離島ということもあり、ペスト患者を外に出せない絶好の場所だったポヴェリア島。
その後はご想像通り、ペスト患者の隔離施設として使われるようになり、ペストで亡くなった患者もこの地で埋葬されていました。
ポヴェリア島の土の半分以上は人間の遺灰と言われるほど、ペストでたくさんの命が失われた地でもあります。
この当時はペストの治療方法が確立しておらず、島へ送られることは死を意味していた。
人体実験に拷問…狂気に満ちた精神病院

1992年になると、ペスト患者の隔離施設として使われていた施設を転用し、精神病院が作られることになりました。
しかし、隔離された島に集められた精神病患者たちに待ち受けていたのは、治療と呼べるようなものでは無かったのです。
ポヴェリア島の人体実験「ロボトミー手術」

精神病患者の頭蓋骨に穴をあけ、脳の一部を摘出するという「ロボトミー手術」が頻繁に行われていました。
今では考えられませんが、当時は精神病に対抗する画期的な治療法とされ、1942年にはノーベル賞も受賞しています。
脳の一部を摘出された患者は、廃人のように無気力状態に陥ったり、自ら何かをすることもない人形のようになってしまう副作用も多く見られていた。
当時は精神病に関する投薬治療もほとんど行われていなかった為、ロボトミー手術が行われること自体は珍しいことではありませんでした。
しかし、正式な手続きを踏まずに医師が独断で行っていたことから人体実験と言われています。
誰も見ておらず、知られることのない孤島で多くの精神病患者が脳を摘出されていたと考えるだけでも恐ろしい…。
精神病患者の自殺
このような医師の行為を目の当たりにした患者たちは、いずれ自分もそうなるのではないかと、怯えながら過ごしていたのでしょう。
患者の中には、自分も廃人のようなって何もわからなくなるくらいなら…と自ら死を選ぶ者も多かった。
しかし、精神病棟なだけに自らを傷つけるような刃物やロープなどは何も無い。
そんな状況で自殺する方法としては「死ぬまで壁や床に頭を打ち続ける」か「餓死するまで断食する」といった普通では考えられないような方法した残っていませんでした。
それでも、違法に行われてたロボトミー手術の人体実験になるくらいなら死んだ方がマシだと考える患者が多かったことから、よほど悲惨な手術現場だったことが伺える。
狂った医師の自殺
このような凄惨な環境の中では、医師といえども精神に支障をきたす人も多かったのでしょう。
ポヴェリア島の状況に精神が耐えられなくなり、医師までもが自殺するようになってしまった。
医師の中には、「人の悲鳴がずっと頭の中で聞こえて消えない。

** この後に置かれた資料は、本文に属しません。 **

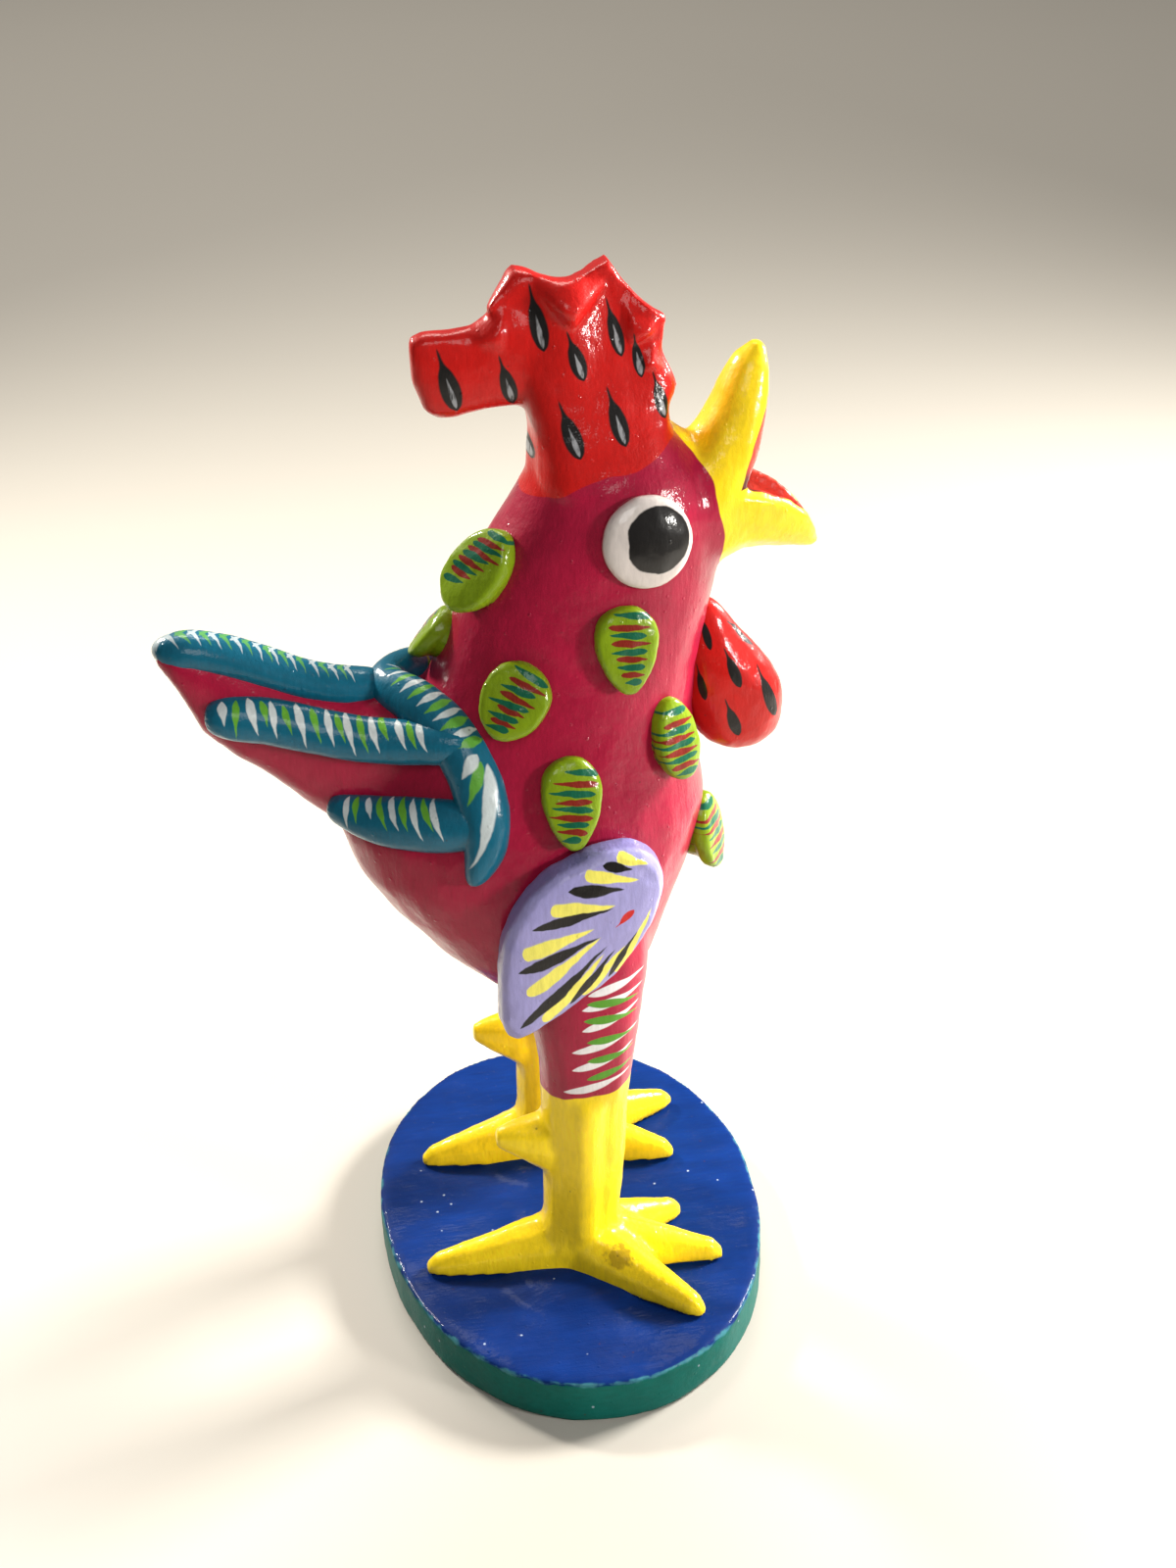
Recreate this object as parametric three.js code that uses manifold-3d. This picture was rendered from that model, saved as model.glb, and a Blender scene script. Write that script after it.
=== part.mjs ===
// A papier-mache rooster on an oval plinth: the figure is one modelled body, and the wings,
// eyes, wattle, feather pads and tail rolls are pieces of their own laid on it.
// Millimetres. +X is the way the bird faces, +Y its left, +Z up. The origin is the middle of
// the plinth's underside.
import * as THREE from "three";
import { mergeVertices } from "three/addons/utils/BufferGeometryUtils.js";
import Module from "manifold-3d";

// The gap that a laid-on piece keeps to what carries it, and the length under which an edge is a
// sliver left by a join.
const GAP = 0.3;
const WELD = 0.01;

// The oval plinth, long across the bird.
const PLINTH_WIDTH = 63.6;
const PLINTH_LENGTH = 87.6;
const PLINTH_THICKNESS = 8;
const PLINTH_EDGE_ROUNDING = 1.2;
const PLINTH_SQUARENESS = 2.12;
// How much broader the plinth is at the bird's left end than in the middle.
const PLINTH_EGG = 0.045;
const PLINTH_FOOT_CHAMFER = 0.4;
const PLINTH_SIDES = 40;

// The trunk, from the crotch to the crown: height, back, front and half-width of each section.
const TRUNK_SECTIONS = [
  { z: 53, back: -4, front: 9, half: 8 },
  { z: 56.5, back: -9, front: 11.5, half: 13 },
  { z: 61, back: -15, front: 13.3, half: 16.5 },
  { z: 67, back: -21.5, front: 15.6, half: 19 },
  { z: 74, back: -27.5, front: 18.2, half: 20.3 },
  { z: 81, back: -32, front: 20.8, half: 20.5 },
  { z: 88, back: -34, front: 22.5, half: 19.5 },
  { z: 95, back: -30, front: 21.5, half: 18 },
  { z: 102, back: -24.5, front: 20.5, half: 16.5 },
  { z: 109, back: -19, front: 21, half: 15 },
  { z: 116, back: -16, front: 22.5, half: 14 },
  { z: 123, back: -13.3, front: 24, half: 13.4 },
  { z: 129, back: -10.2, front: 25, half: 13 },
  { z: 135, back: -6.2, front: 25, half: 12.4 },
  { z: 140, back: -3.2, front: 22.5, half: 11 },
  { z: 145, back: -3.2, front: 19, half: 8.5 },
];
const TRUNK_SIDES = 28;
const TRUNK_SQUARENESS = 2.15;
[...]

」「患者の霊に憑りつかれた。」と話す医師も多く、この精神病院の異常性を表している。
ポヴェリア島の精神病院の閉鎖後

1992年に作られたこの精神病院は1968年についに閉鎖されることになりました。
しかし、ここで起きた凄惨な出来事によって亡くなった人達の怨念や、ペストによって命を落とした人々の念が未だに残っており、成仏できない霊が無数の霊が彷徨っていると言われています。
それ以来、ポヴェリア島はイタリアの国有地となり、島は立入禁止となりました。
そのまま放置しておくわけにもいかず、財政難のイタリアはポヴェリア島の「99年間の貸与権」を、2014年5月にオークションで競売にかけることに。
イタリア政府の目的としては、高級ホテルを建設して観光目的のリゾート地にしたいと考えているが、いくつの死体が眠っているのかもわからないような土地にわざわざ来てバカンスを楽しもうなんて考える人が果たしているのでしょうか。
個人的には、未だ残っている精神病院の廃墟をめちゃくちゃ探索してみたい…もちろん昼間に。